## INSTRUCTIONS FOR THE TASK
Set down the listing below verbatim, but only from its first line through the line containing "side * outer - 0.06, side".

## COLLECTED DATA
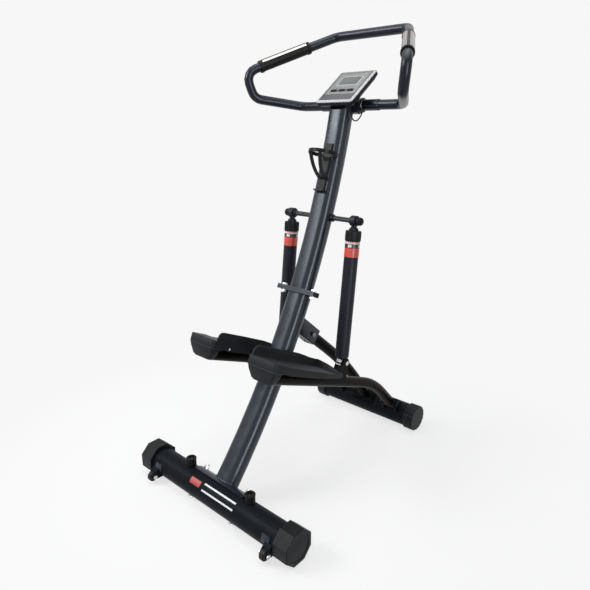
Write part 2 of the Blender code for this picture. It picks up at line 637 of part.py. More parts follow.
# Ribbed front caps with a small flat to stand on
for side, label in ((1, "right"), (-1, "left")):
    outer = FRONT_WIDTH / 2
    ribbed = []
    for k in range(FRONT_CAP_RIBS):
        pitch = 2.0 * math.pi / FRONT_CAP_RIBS
        for share, radius in ((-0.27, FRONT_CAP_R), (0.27, FRONT_CAP_R), (0.36, FRONT_CAP_R - 0.0013),
                              (0.64, FRONT_CAP_R - 0.0013)):
            a = pitch * (k + share)
            ribbed.append((radius * math.cos(a), radius * math.sin(a)))
    face = [(a * 0.955, b * 0.955) for a, b in ribbed]
    rings = [[front_centre + X * side * x + Y * a + Z * b for a, b in shape]
             for x, shape in ((outer - FRONT_CAP_LENGTH, ribbed), (outer - 0.003, ribbed), (outer, face))]
    cap = piece("front_cap_" + label, loft(rings), rubber, smooth=False)
    cut(cap, "bore", rod(front_centre, X * side, FRONT_TUBE_R + 0.0004, outer - FRONT_CAP_LENGTH - 0.01,
                         front_seat + GAP, 28))
    floor_cut = [(-0.06, -0.03), (0.06, -0.03), (0.06, 0.0), (-0.06, 0.0)]
    cut(cap, "foot", slab(floor_cut, (0.0, BASE_LENGTH, 0.0), Y, Z, X,
                          side * outer - 0.06, side * outer + 0.06))

# Pedals: frame of the tray, u runs down the slope to the toe and w is up out of it
tray_down = direction(-PEDAL_SLOPE)
tray_out = direction(90.0 - PEDAL_SLOPE)
tray_zero = yz(PEDAL_HEEL)
arm_route = smooth_corners([yz(ARM_HEEL), yz(ARM_KNEE), yz(PIVOT)], [ARM_BEND_R], 8)
arm_dir = (yz(ARM_KNEE) - yz(ARM_HEEL)).normalized()
arm_up = X.cross(arm_dir).normalized()
pin_at = yz(LOWER_PIN)
pin_along = (pin_at - yz(ARM_HEEL)).dot(arm_dir)
pin_foot = yz(ARM_HEEL) + arm_dir * pin_along
damper_line = pin_at + yz(LOWER_EYE_OFFSET) - cross_at
damper_length = damper_line.length
damper_end = damper_length - LOWER_EYE_R - DAMPER_END_GAP
swing_down = damper_line.normalized()

for side, label in ((1, "right"), (-1, "left")):
    over = X * side * ARM_X
    hinge = empty("pedal_%s_pivot" % label, yz(PIVOT) + over)

    # Arm: bent tube, pivot sleeve, two clevis plates for the damper
    arm = piece("pedal_arm_" + label, swept([p + over for p in arm_route], ARM_R, 16), arm_paint, hinge)
    join(arm, "sleeve", rod(yz(PIVOT) + over, X, PIVOT_SLEEVE_R, -PIVOT_SLEEVE_LENGTH / 2,
                            PIVOT_SLEEVE_LENGTH / 2, 20))
    low = pin_foot + arm_up * 0.004
    clevis = []
    for sign in (-1, 1):
        clevis.append((low + arm_dir * sign * 0.024))
    top = arc((0.0, 0.0), CLEVIS_R, 0.0, 180.0, 8)
    shape = [((p - pin_at).dot(arm_dir), (p - pin_at).dot(arm_up)) for p in clevis]
    outline = [shape[0], shape[1]] + top
    for sign, where in ((1, "outer"), (-1, "inner")):
        near = EYE_WIDTH / 2 + 0.0006
        a = near if sign > 0 else -near - CLEVIS_PLATE
        join(arm, "clevis_" + where, slab(outline, pin_at + over, arm_dir, arm_up, X, a, a + CLEVIS_PLATE))
    cut(arm, "pivot_bore", rod(yz(PIVOT) + over, X, PIVOT_BOLT_R + 0.0004, -0.04, 0.04, 16))
    cut(arm, "pin_hole", rod(pin_at + over, X, LOWER_PIN_R + 0.0004, -0.03, 0.03, 12))

    # Pivot bolt with a hexagon head on the outside
    out = PIVOT_SLEEVE_LENGTH / 2 + GAP * 2 + PIVOT_EAR
    bolt = piece("pivot_bolt_" + label, rod(yz(PIVOT) + over, X * side, PIVOT_BOLT_R, -out - 0.008,
                                            out + 0.003, 16), steel)
    hexagon = [(0.0105 * math.cos(math.radians(60 * k)), 0.0105 * math.sin(math.radians(60 * k)))
               for k in range(6)]
    join(bolt, "head", slab(hexagon, yz(PIVOT) + over, Y, Z, X * side, out, out + 0.006))
    join(bolt, "nut", slab(hexagon, yz(PIVOT) + over, Y, Z, X * side, -out - 0.007, -out))

    # Tray: shell open below, raised heel ledge, skirt that lifts at the toe, guard wall, ribs
    width = PEDAL_WIDTH
    inner_edge = -side * width / 2
    plan = rounded(width, PEDAL_LENGTH, 0.010, 4)
    at = tray_zero + over + tray_down * PEDAL_LENGTH / 2
    tray = piece("pedal_tray_" + label, slab(plan, at, X, tray_down, tray_out, -TRAY_DEPTH - 0.004,
                                             -HEEL_STEP), pedal_plastic, hinge)
    ledge = rounded(width - 0.0006, HEEL_LEDGE, 0.008, 3)
    join(tray, "ledge", slab(ledge, tray_zero + over + tray_down * (HEEL_LEDGE / 2 + 0.0004), X, tray_down,
                             tray_out, -TRAY_DEPTH + 0.004, 0.0))
    guard = [(PEDAL_LENGTH * a, GUARD_HEIGHT * b) for a, b in GUARD_LINE]
    guard = [(guard[0][0], -GUARD_FOOT)] + guard + [(PEDAL_LENGTH - 0.0015, guard[-1][1]),
                                               (PEDAL_LENGTH - 0.0015, -GUARD_FOOT)]
    wall_x = inner_edge if side > 0 else inner_edge - GUARD_THICK
    join(tray, "guard", slab(guard, tray_zero + over, tray_down, tray_out, X, wall_x + 0.0002 * side,
                             wall_x + GUARD_THICK + 0.0002 * side))
    lip = [(width * a, GUARD_HEIGHT * b) for a, b in LIP_LINE]
    lip = [(inner_edge + side * a, b) for a, b in [(0.0, -LIP_FOOT)] + lip + [(lip[-1][0], -LIP_FOOT)]]
    join(tray, "toe_lip", slab(lip, tray_zero + over + tray_down * (PEDAL_LENGTH - 0.0045), X, tray_out,
                               tray_down, 0.0, 0.0040))
    hollow = rounded(width - 2 * TRAY_WALL, PEDAL_LENGTH - 2 * TRAY_WALL, 0.0075, 3)
    cut(tray, "hollow", slab(hollow, at, X, tray_down, tray_out, -0.06, -HEEL_STEP - TRAY_FLOOR))
    wedge = [(HEEL_BLOCK_LENGTH + 0.006, -TRAY_DEPTH)] + [(PEDAL_LENGTH * a, -b) for a, b in SKIRT_LINE]
    wedge += [(wedge[-1][0], -0.08), (-0.02, -0.08), (-0.02, -TRAY_DEPTH)]
    cut(tray, "skirt_line", slab(wedge, tray_zero + over, tray_down, tray_out, X, -0.06, 0.06))
    for k, (share, depth) in enumerate(RIB_LINE):
        half_x = width / 2 - 0.001
        rib = [(half_x, -HEEL_STEP - 0.002), (half_x, -depth), (SEAT_HALF, -depth), (SEAT_HALF, -SEAT_DEPTH)]
        rib += [(-a, b) for a, b in reversed(rib)]
        join(tray, "rib_%d" % k, slab(rib, tray_zero + over + tray_down * PEDAL_LENGTH * share, X, tray_out,
                                      tray_down, 0.0, TRAY_RIB))
    route = [p + over for p in (yz(ARM_HEEL) - arm_dir * 0.03, yz(ARM_KNEE))]
    cut(tray, "arm_seat", rod(route[0], arm_dir, ARM_R + 0.0004, -0.05, (route[1] - route[0]).length, 28))

    # Heel block below the seam, tapered, in front of it the arm's tube starts
    seam = -TRAY_DEPTH - GAP
    wide = width / 2 - 0.003
    narrow = width / 2 - 0.0165
    rings = []
    for w, half_x, first, last in ((seam, wide, 0.0008, HEEL_BLOCK_LENGTH),
                                   (seam - 0.010, wide - 0.002, 0.0045, HEEL_BLOCK_LENGTH),
                                   (seam - HEEL_BLOCK_DEPTH + 0.005, narrow + 0.002, 0.0120, HEEL_BLOCK_LENGTH),
                                   (seam - HEEL_BLOCK_DEPTH, narrow - 0.004, 0.0165, HEEL_BLOCK_LENGTH - 0.004)):
        base = tray_zero + over + tray_out * w + tray_down * (first + last) / 2
        rings.append([base + X * a + tray_down * b for a, b in rounded(2 * half_x, last - first, 0.0055, 3)])
    block = piece("heel_block_" + label, loft(rings), pedal_plastic, hinge)
    cut(block, "arm_end", rod(route[0], arm_dir, ARM_R + 0.0004, 0.03 - GAP, 0.2, 28))

    # Damper: upper eye, neck and cylinder in one, with the bore for the rod
    swing = empty("damper_%s_pivot" % label, cross_at + over)
    shank = EYE_WIDTH / 2 - 0.0004
    profile = [(0.0, 0.009), (shank, 0.009), (shank, 0.016), (0.0130, 0.0215),
               (0.0130, KNOB_START - GAP), (NECK_R, KNOB_START - GAP), (NECK_R, KNOB_START + KNOB_LENGTH + GAP),
               (DAMPER_R, KNOB_START + KNOB_LENGTH + GAP), (DAMPER_R, damper_end - 0.0015),
               (DAMPER_R - 0.0015, damper_end), (0.0, damper_end)]
    damper = piece("damper_cylinder_" + label, turned(profile, cross_at + over, swing_down, 16),
                   damper_paint, swing)
    join(damper, "eye", rod(cross_at + over, X, EYE_R, -EYE_WIDTH / 2, EYE_WIDTH / 2, 20))
    cut(damper, "eye_bore", rod(cross_at + over, X, CROSSROD_R + 0.0004, -0.02, 0.02, 20))
    cut(damper, "rod_bore", rod(cross_at + over, swing_down, ROD_R + 0.0004, ROD_TOP - 0.006, damper_end + 0.01, 14))

    # Adjuster knob: fluted ring that turns on the neck
    knob_axis = empty("knob_%s_axis" % label, cross_at + over + swing_down * (KNOB_START + KNOB_LENGTH / 2),
                      swing)
    fluted = []
    for k in range(KNOB_FLUTES):
        pitch = 2.0 * math.pi / KNOB_FLUTES
        for share, radius in ((-0.30, KNOB_R), (0.30, KNOB_R), (0.42, KNOB_R - 0.0014),
                              (0.58, KNOB_R - 0.0014)):
            a = pitch * (k + share)
            fluted.append((radius * math.cos(a), radius * math.sin(a)))
    trimmed = [(a * 0.93, b * 0.93) for a, b in fluted]
    cross = swing_down.cross(X)
    rings = [[cross_at + over + swing_down * (KNOB_START + h) + X * a + cross * b for a, b in shape]
             for h, shape in ((0.0, trimmed), (0.002, fluted), (KNOB_LENGTH - 0.002, fluted),
                              (KNOB_LENGTH, trimmed))]
    knob = piece("adjuster_knob_" + label, loft(rings), plastic, knob_axis, smooth=False)
    cut(knob, "bore", rod(cross_at + over, swing_down, NECK_R + 0.0004, KNOB_START - 0.01,
                          KNOB_START + KNOB_LENGTH + 0.01, 18))

    # Piston rod and lower eye; the eye has play around the pin because the loop is opened here
    eye_at = cross_at + over + swing_down * damper_length
    slider = empty("rod_%s_slide" % label, eye_at, swing)
    plunger = piece("piston_rod_" + label,
                    rod(cross_at + over, swing_down, ROD_R, ROD_TOP, damper_length - 0.011, 14), steel, slider)
    join(plunger, "eye", rod(eye_at, X, LOWER_EYE_R, -EYE_WIDTH / 2, EYE_WIDTH / 2, 20))
    cut(plunger, "eye_bore", rod(eye_at, X, LOWER_PIN_R + LOWER_EYE_PLAY, -0.02, 0.02, 20))

    # Lower pin: bolt through the clevis with washers and a bright nut
    out = EYE_WIDTH / 2 + 0.0006 + CLEVIS_PLATE + GAP
    profile = [(0.0, -out - 0.0055), (0.0062, -out - 0.0050), (0.0062, -out), (LOWER_PIN_R, -out),
               (LOWER_PIN_R, out), (0.0065, out), (0.0065, out + 0.0042), (0.0, out + 0.0056)]
    piece("lower_pin_" + label, turned(profile, pin_at + over, X * side, 12), steel, hinge)

    # Lock nut with a domed plastic cover on the end of the crossrod
    near = ARM_X + EYE_WIDTH / 2 + 0.0006
    cover = [(CROSSROD_R + GAP, near), (0.0112, near), (0.0116, near + 0.0100), (0.0092, near + 0.0155),
             (0.0, near + 0.0185), (0.0, CROSSROD_REACH + GAP), (CROSSROD_R + GAP, CROSSROD_REACH + GAP)]
    piece("crossrod_cap_" + label, turned(cover, cross_at, X * side, 12), plastic)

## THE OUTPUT
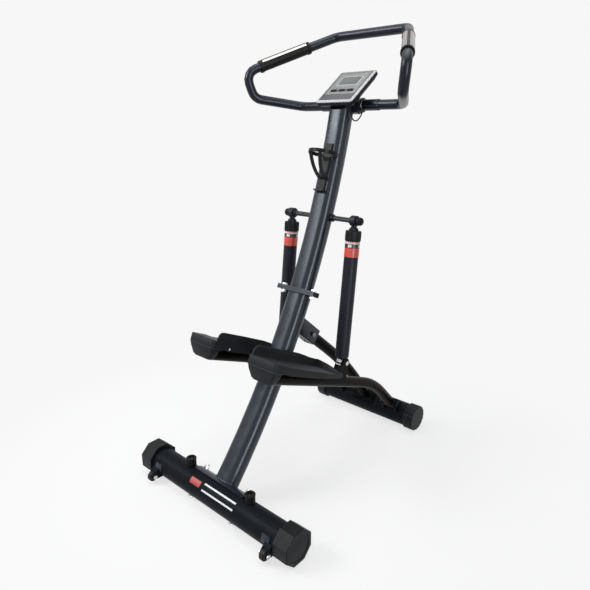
Write part 2 of the Blender code for this picture. It picks up at line 637 of part.py. More parts follow.
# Ribbed front caps with a small flat to stand on
for side, label in ((1, "right"), (-1, "left")):
    outer = FRONT_WIDTH / 2
    ribbed = []
    for k in range(FRONT_CAP_RIBS):
        pitch = 2.0 * math.pi / FRONT_CAP_RIBS
        for share, radius in ((-0.27, FRONT_CAP_R), (0.27, FRONT_CAP_R), (0.36, FRONT_CAP_R - 0.0013),
                              (0.64, FRONT_CAP_R - 0.0013)):
            a = pitch * (k + share)
            ribbed.append((radius * math.cos(a), radius * math.sin(a)))
    face = [(a * 0.955, b * 0.955) for a, b in ribbed]
    rings = [[front_centre + X * side * x + Y * a + Z * b for a, b in shape]
             for x, shape in ((outer - FRONT_CAP_LENGTH, ribbed), (outer - 0.003, ribbed), (outer, face))]
    cap = piece("front_cap_" + label, loft(rings), rubber, smooth=False)
    cut(cap, "bore", rod(front_centre, X * side, FRONT_TUBE_R + 0.0004, outer - FRONT_CAP_LENGTH - 0.01,
                         front_seat + GAP, 28))
    floor_cut = [(-0.06, -0.03), (0.06, -0.03), (0.06, 0.0), (-0.06, 0.0)]
    cut(cap, "foot", slab(floor_cut, (0.0, BASE_LENGTH, 0.0), Y, Z, X,
                          side * outer - 0.06, side * outer + 0.06))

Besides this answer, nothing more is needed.